GIVEN REQUEST: Restate verbatim the lines between the one holding "back_case();" and the one holding "if empty is", both included, and no others.

EXTRACTED DATA:
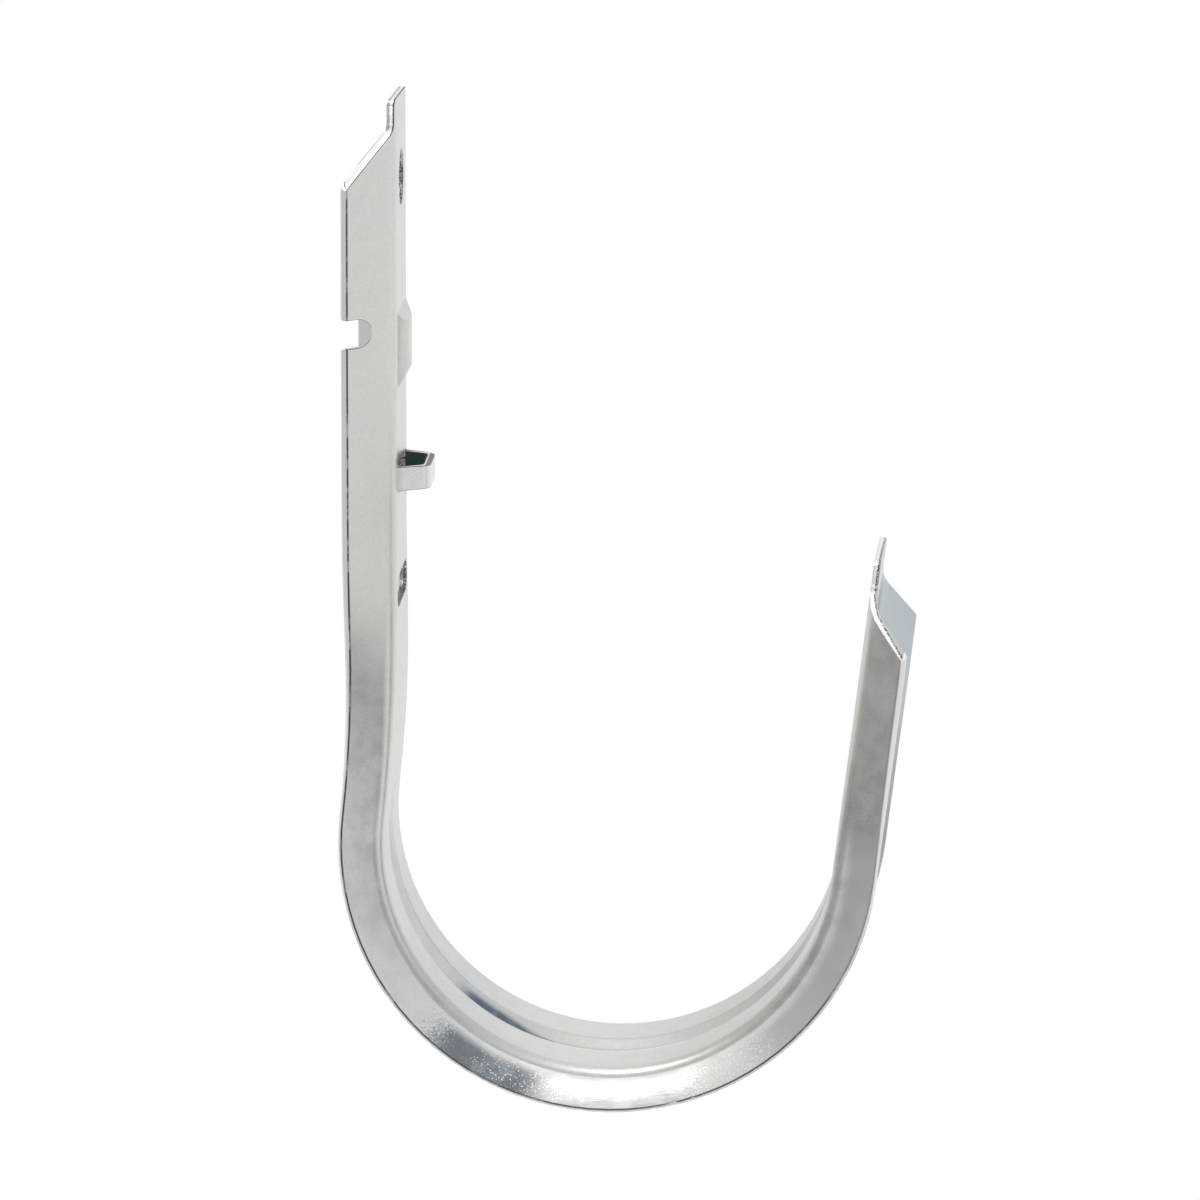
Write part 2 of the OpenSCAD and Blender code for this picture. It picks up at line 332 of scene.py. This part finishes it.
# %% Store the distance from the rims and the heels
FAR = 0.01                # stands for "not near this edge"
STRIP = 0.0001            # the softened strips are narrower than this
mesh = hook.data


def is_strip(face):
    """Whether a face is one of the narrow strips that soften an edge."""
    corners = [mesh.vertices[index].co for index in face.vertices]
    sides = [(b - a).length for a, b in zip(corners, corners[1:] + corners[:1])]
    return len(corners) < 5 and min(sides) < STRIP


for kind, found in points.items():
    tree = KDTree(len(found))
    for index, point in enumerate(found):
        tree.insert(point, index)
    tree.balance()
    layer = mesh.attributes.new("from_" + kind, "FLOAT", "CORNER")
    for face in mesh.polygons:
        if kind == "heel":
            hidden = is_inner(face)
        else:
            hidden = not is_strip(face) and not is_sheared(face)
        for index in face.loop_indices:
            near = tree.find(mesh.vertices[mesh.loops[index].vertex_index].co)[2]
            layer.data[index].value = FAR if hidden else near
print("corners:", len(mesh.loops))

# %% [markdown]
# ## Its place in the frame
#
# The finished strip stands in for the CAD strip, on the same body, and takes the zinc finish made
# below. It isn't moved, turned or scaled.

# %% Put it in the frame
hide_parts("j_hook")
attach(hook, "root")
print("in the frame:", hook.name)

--

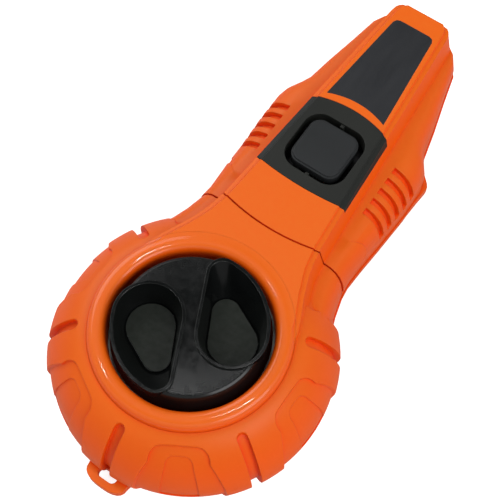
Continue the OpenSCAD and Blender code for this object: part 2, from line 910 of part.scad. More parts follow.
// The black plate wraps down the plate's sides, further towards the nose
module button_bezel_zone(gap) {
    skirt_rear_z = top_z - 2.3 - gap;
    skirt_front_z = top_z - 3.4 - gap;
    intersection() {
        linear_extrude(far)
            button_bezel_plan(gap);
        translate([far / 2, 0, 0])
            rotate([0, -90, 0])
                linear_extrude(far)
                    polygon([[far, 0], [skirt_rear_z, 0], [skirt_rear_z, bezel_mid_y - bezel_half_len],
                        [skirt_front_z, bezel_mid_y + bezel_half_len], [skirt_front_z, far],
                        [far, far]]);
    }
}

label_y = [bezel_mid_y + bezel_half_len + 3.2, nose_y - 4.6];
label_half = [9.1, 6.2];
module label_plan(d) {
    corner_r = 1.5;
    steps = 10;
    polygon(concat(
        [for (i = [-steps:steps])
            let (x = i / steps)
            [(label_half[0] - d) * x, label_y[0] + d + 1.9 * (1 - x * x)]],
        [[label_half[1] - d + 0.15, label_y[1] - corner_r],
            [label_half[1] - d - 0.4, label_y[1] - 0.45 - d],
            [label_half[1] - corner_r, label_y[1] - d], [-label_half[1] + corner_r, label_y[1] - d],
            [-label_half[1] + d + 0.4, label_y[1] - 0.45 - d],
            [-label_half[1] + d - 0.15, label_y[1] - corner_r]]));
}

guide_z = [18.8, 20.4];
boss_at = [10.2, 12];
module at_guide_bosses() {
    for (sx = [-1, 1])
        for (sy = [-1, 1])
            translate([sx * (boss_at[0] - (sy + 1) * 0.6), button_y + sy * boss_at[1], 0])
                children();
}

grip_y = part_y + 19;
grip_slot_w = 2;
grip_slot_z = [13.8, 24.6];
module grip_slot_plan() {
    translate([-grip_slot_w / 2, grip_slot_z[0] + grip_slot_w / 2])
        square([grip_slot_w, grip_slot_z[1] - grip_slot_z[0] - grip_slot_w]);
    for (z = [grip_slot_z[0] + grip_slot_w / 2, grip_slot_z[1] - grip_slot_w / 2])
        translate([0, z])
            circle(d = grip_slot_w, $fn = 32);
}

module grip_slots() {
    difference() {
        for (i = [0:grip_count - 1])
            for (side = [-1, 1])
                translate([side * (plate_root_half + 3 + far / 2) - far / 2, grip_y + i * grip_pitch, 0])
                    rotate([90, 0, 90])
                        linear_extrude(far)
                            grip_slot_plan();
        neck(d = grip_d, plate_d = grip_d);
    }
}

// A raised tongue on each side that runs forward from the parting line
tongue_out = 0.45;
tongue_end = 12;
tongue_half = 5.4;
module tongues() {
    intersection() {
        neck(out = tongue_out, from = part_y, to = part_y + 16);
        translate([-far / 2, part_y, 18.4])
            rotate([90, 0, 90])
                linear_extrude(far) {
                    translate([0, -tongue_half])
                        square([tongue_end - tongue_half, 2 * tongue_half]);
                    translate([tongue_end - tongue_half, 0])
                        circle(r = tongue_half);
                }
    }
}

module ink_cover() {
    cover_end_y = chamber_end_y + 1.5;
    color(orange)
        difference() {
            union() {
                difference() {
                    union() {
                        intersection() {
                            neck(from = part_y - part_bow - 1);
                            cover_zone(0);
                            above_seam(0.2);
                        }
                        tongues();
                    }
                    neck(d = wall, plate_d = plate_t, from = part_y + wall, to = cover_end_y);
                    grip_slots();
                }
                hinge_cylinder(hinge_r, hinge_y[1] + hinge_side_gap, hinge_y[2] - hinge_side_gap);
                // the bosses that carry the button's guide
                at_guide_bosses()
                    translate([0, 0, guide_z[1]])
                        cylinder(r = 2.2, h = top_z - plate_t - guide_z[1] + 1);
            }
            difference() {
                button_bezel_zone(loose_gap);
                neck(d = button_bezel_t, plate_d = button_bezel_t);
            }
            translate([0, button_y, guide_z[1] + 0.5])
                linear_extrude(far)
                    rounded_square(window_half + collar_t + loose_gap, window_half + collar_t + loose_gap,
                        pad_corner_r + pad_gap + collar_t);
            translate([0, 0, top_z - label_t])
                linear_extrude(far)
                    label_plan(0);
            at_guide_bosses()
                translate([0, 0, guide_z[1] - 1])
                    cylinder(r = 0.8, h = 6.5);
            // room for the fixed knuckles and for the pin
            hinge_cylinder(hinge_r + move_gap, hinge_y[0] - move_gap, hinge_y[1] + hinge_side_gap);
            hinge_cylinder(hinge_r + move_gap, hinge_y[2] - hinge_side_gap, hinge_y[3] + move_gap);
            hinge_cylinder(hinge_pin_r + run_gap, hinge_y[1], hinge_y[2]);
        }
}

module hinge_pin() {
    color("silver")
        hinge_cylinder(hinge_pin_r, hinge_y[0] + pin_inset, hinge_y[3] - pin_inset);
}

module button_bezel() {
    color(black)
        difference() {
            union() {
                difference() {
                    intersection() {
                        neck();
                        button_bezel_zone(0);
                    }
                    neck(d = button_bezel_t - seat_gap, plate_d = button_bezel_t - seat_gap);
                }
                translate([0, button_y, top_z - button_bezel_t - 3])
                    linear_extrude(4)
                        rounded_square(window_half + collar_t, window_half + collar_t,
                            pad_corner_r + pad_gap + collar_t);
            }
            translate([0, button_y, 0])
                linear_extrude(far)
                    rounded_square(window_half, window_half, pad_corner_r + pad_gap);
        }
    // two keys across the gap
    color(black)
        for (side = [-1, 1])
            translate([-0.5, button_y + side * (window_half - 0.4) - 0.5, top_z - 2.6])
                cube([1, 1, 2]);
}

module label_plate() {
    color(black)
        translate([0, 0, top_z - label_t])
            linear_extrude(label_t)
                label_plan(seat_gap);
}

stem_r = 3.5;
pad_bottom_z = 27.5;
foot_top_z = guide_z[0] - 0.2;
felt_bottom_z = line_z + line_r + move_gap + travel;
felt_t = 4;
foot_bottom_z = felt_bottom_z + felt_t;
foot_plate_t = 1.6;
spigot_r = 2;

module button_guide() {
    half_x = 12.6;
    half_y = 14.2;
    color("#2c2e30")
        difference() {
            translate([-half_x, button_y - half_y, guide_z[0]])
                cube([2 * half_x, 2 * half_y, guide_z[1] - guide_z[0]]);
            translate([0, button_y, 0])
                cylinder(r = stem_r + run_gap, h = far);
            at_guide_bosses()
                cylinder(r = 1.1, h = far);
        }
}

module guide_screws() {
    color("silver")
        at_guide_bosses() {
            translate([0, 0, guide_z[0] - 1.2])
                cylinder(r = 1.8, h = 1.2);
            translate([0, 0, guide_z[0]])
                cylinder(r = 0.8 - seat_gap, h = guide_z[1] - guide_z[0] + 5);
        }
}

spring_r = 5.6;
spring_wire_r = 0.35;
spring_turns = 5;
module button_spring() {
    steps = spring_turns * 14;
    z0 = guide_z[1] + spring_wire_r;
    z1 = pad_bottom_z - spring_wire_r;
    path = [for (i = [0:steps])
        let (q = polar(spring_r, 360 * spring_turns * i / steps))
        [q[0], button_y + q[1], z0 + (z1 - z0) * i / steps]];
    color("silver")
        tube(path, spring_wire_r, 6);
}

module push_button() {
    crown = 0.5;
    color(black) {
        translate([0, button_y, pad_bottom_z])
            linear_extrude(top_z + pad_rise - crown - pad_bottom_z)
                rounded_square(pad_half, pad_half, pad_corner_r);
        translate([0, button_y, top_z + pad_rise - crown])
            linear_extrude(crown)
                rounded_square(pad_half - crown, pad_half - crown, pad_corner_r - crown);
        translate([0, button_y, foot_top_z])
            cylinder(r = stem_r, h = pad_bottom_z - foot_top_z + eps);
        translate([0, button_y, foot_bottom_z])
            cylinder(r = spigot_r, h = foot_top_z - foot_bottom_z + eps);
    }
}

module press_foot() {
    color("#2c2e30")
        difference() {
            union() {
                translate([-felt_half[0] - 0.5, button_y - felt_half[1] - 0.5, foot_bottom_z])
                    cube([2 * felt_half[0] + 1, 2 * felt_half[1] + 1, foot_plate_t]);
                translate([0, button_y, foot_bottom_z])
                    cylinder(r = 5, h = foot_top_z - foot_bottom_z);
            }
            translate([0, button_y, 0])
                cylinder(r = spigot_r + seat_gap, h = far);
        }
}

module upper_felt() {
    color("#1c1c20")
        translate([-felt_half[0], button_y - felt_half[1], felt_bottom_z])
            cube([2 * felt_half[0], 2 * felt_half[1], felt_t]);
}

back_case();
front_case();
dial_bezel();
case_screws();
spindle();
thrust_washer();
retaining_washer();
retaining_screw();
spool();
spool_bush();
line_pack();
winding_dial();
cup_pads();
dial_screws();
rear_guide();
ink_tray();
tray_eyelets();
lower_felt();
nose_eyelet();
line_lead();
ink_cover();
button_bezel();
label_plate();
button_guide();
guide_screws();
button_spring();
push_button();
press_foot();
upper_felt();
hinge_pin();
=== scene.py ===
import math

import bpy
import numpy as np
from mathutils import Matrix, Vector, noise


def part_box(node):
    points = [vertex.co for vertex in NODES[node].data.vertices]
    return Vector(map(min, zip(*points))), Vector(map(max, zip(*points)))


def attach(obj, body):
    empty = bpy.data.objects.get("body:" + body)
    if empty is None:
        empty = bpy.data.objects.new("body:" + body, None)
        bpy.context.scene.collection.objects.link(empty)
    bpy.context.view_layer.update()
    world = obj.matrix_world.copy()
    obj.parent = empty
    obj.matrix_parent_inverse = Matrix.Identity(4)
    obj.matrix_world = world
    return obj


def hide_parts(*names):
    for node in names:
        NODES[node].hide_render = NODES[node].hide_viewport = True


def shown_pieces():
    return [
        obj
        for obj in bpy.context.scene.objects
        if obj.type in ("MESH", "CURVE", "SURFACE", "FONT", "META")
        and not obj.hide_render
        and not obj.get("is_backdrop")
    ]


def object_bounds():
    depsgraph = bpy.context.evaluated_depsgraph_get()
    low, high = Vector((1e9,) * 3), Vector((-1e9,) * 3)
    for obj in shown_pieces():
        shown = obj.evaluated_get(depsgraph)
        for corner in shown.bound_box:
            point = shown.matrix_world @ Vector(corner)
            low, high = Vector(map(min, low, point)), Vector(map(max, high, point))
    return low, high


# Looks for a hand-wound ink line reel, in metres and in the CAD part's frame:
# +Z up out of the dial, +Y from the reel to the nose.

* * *

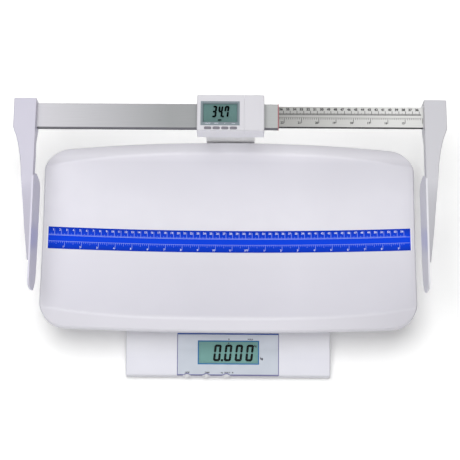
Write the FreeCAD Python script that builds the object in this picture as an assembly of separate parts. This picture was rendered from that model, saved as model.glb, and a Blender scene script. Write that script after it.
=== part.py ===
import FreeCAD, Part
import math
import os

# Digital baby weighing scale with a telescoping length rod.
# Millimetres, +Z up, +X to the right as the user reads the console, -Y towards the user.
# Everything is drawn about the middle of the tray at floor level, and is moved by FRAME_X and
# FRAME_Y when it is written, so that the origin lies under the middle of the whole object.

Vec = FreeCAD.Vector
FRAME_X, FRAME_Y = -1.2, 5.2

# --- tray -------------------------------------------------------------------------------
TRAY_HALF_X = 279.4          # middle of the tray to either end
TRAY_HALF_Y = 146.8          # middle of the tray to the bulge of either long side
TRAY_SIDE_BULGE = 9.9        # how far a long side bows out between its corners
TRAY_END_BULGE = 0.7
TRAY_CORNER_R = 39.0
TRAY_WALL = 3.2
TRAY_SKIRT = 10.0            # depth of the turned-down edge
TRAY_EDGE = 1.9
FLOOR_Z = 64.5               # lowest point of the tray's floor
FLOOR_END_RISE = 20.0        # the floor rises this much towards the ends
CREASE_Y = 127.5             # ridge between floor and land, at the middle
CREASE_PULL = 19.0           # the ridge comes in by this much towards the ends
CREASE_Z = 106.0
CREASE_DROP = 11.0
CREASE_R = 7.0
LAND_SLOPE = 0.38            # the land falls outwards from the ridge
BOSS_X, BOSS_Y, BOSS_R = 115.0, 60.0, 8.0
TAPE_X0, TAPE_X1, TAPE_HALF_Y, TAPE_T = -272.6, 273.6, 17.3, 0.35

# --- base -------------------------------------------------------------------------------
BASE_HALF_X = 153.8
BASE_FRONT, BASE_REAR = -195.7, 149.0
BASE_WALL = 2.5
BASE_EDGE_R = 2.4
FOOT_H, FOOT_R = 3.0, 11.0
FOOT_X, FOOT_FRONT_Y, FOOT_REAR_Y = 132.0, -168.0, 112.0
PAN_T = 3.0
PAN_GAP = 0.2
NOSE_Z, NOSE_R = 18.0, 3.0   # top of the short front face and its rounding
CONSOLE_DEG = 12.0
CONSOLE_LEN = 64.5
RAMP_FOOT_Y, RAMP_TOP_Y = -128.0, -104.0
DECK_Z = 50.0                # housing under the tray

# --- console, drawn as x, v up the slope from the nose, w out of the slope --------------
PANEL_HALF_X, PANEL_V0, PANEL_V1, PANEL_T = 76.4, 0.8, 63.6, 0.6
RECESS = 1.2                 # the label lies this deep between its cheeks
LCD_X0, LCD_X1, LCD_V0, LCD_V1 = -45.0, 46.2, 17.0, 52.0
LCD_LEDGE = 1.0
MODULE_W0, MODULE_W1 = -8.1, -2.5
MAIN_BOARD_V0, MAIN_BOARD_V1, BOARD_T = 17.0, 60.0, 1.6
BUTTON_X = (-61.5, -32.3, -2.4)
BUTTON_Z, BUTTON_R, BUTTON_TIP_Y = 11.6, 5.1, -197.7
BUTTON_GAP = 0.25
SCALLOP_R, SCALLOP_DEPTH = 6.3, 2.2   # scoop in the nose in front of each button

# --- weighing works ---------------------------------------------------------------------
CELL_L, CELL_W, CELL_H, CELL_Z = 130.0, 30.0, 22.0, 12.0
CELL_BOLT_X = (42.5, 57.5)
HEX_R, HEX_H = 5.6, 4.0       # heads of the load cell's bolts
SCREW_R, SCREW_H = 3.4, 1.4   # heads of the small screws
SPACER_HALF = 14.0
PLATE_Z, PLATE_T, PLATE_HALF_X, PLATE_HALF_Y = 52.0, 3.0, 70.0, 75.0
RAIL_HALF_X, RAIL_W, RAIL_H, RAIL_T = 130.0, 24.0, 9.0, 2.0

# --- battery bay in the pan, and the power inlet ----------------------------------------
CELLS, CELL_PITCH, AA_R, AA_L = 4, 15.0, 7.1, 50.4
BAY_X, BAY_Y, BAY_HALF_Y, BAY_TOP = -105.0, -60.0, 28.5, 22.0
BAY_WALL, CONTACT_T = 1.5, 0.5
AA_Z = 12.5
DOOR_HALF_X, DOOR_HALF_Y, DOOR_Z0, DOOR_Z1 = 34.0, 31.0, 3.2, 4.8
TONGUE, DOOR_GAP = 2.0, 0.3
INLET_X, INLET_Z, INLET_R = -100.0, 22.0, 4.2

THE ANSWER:
back_case();
front_case();
dial_bezel();
case_screws();
spindle();
thrust_washer();
retaining_washer();
retaining_screw();
spool();
spool_bush();
line_pack();
winding_dial();
cup_pads();
dial_screws();
rear_guide();
ink_tray();
tray_eyelets();
lower_felt();
nose_eyelet();
line_lead();
ink_cover();
button_bezel();
label_plate();
button_guide();
guide_screws();
button_spring();
push_button();
press_foot();
upper_felt();
hinge_pin();
=== scene.py ===
import math

import bpy
import numpy as np
from mathutils import Matrix, Vector, noise


def part_box(node):
    points = [vertex.co for vertex in NODES[node].data.vertices]
    return Vector(map(min, zip(*points))), Vector(map(max, zip(*points)))


def attach(obj, body):
    empty = bpy.data.objects.get("body:" + body)
    if empty is None:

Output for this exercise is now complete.